Instructions for the task:
Can you reproduce the data beneath, keeping every line exact?

Data records:
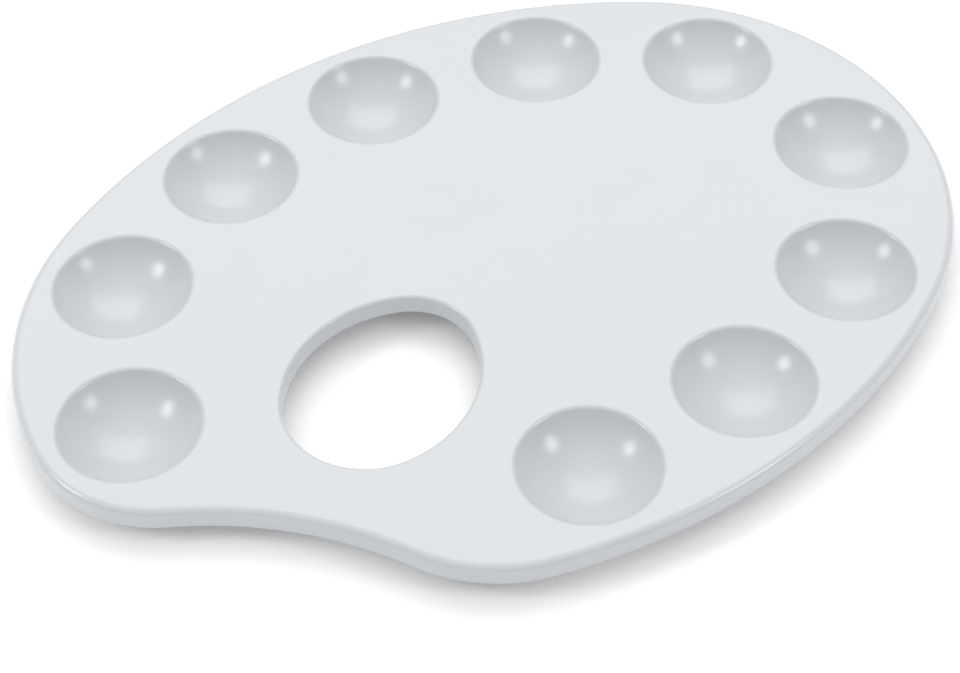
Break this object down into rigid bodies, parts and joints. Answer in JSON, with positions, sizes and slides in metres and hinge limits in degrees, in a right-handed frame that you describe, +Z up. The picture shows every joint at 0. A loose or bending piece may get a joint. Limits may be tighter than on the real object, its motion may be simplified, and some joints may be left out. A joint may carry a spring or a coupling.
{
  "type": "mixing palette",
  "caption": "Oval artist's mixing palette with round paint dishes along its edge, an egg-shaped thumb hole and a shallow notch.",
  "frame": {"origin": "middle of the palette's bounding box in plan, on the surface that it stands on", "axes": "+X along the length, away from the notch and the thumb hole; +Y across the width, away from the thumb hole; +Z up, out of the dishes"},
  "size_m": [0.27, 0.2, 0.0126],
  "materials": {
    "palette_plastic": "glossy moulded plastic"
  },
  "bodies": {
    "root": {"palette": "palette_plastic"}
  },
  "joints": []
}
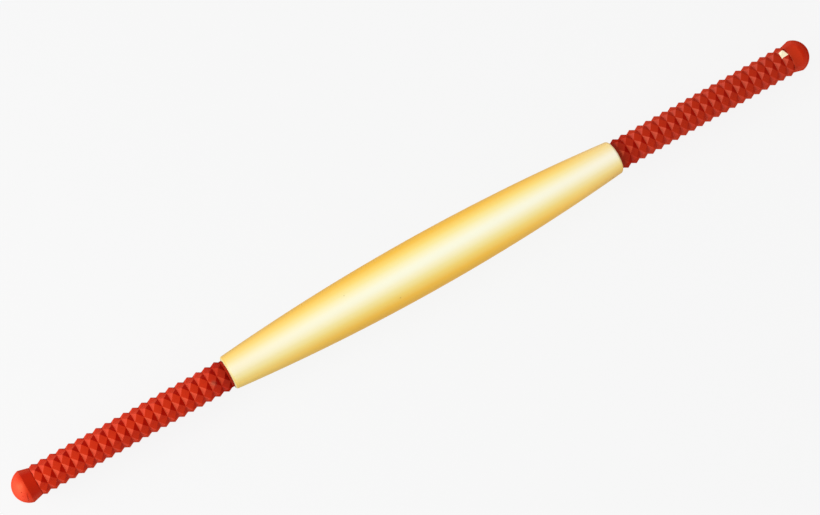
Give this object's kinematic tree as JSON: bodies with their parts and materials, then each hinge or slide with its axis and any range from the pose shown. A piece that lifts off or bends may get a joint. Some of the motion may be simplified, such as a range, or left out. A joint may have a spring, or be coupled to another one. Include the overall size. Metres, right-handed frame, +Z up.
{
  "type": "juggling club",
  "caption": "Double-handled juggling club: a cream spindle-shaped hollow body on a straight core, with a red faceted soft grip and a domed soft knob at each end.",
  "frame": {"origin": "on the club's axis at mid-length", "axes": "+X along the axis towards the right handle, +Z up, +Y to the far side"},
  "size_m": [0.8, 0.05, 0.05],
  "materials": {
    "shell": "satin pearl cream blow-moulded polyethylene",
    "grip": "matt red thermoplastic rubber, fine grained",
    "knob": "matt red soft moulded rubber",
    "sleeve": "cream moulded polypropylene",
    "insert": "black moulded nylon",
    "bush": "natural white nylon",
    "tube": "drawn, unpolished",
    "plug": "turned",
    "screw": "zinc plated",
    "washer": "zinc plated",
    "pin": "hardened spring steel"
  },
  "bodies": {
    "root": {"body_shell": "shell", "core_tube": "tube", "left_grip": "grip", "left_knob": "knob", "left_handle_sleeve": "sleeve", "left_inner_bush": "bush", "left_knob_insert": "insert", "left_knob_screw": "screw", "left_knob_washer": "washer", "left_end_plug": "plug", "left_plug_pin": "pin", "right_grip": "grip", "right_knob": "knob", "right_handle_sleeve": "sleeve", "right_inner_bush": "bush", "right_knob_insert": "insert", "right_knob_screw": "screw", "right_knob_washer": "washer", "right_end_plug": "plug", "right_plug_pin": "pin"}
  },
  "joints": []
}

Task answer:
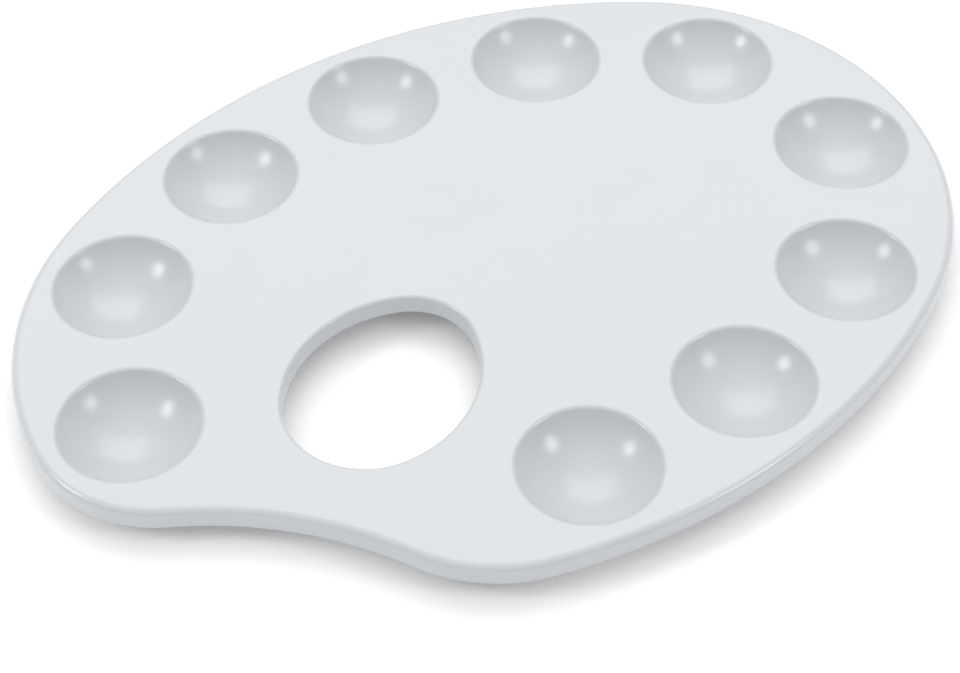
Break this object down into rigid bodies, parts and joints. Answer in JSON, with positions, sizes and slides in metres and hinge limits in degrees, in a right-handed frame that you describe, +Z up. The picture shows every joint at 0. A loose or bending piece may get a joint. Limits may be tighter than on the real object, its motion may be simplified, and some joints may be left out. A joint may carry a spring or a coupling.
{
  "type": "mixing palette",
  "caption": "Oval artist's mixing palette with round paint dishes along its edge, an egg-shaped thumb hole and a shallow notch.",
  "frame": {"origin": "middle of the palette's bounding box in plan, on the surface that it stands on", "axes": "+X along the length, away from the notch and the thumb hole; +Y across the width, away from the thumb hole; +Z up, out of the dishes"},
  "size_m": [0.27, 0.2, 0.0126],
  "materials": {
    "palette_plastic": "glossy moulded plastic"
  },
  "bodies": {
    "root": {"palette": "palette_plastic"}
  },
  "joints": []
}
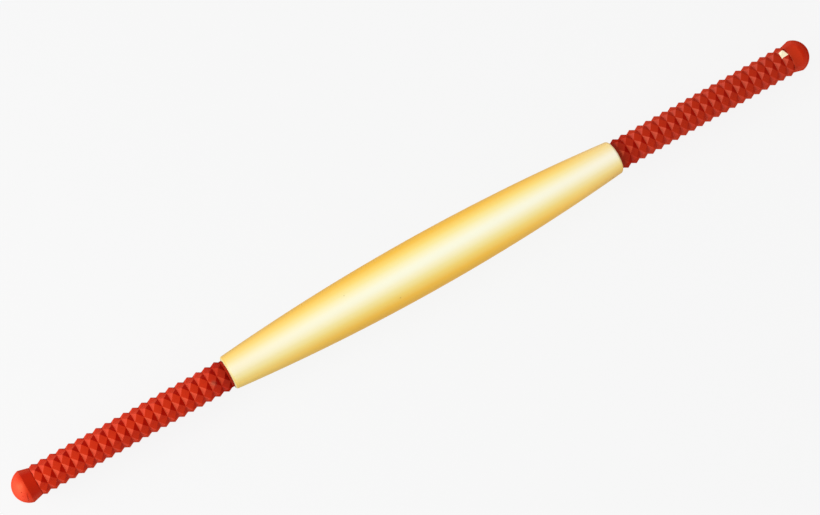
Give this object's kinematic tree as JSON: bodies with their parts and materials, then each hinge or slide with its axis and any range from the pose shown. A piece that lifts off or bends may get a joint. Some of the motion may be simplified, such as a range, or left out. A joint may have a spring, or be coupled to another one. Include the overall size. Metres, right-handed frame, +Z up.
{
  "type": "juggling club",
  "caption": "Double-handled juggling club: a cream spindle-shaped hollow body on a straight core, with a red faceted soft grip and a domed soft knob at each end.",
  "frame": {"origin": "on the club's axis at mid-length", "axes": "+X along the axis towards the right handle, +Z up, +Y to the far side"},
  "size_m": [0.8, 0.05, 0.05],
  "materials": {
    "shell": "satin pearl cream blow-moulded polyethylene",
    "grip": "matt red thermoplastic rubber, fine grained",
    "knob": "matt red soft moulded rubber",
    "sleeve": "cream moulded polypropylene",
    "insert": "black moulded nylon",
    "bush": "natural white nylon",
    "tube": "drawn, unpolished",
    "plug": "turned",
    "screw": "zinc plated",
    "washer": "zinc plated",
    "pin": "hardened spring steel"
  },
  "bodies": {
    "root": {"body_shell": "shell", "core_tube": "tube", "left_grip": "grip", "left_knob": "knob", "left_handle_sleeve": "sleeve", "left_inner_bush": "bush", "left_knob_insert": "insert", "left_knob_screw": "screw", "left_knob_washer": "washer", "left_end_plug": "plug", "left_plug_pin": "pin", "right_grip": "grip", "right_knob": "knob", "right_handle_sleeve": "sleeve", "right_inner_bush": "bush", "right_knob_insert": "insert", "right_knob_screw": "screw", "right_knob_washer": "washer", "right_end_plug": "plug", "right_plug_pin": "pin"}
  },
  "joints": []
}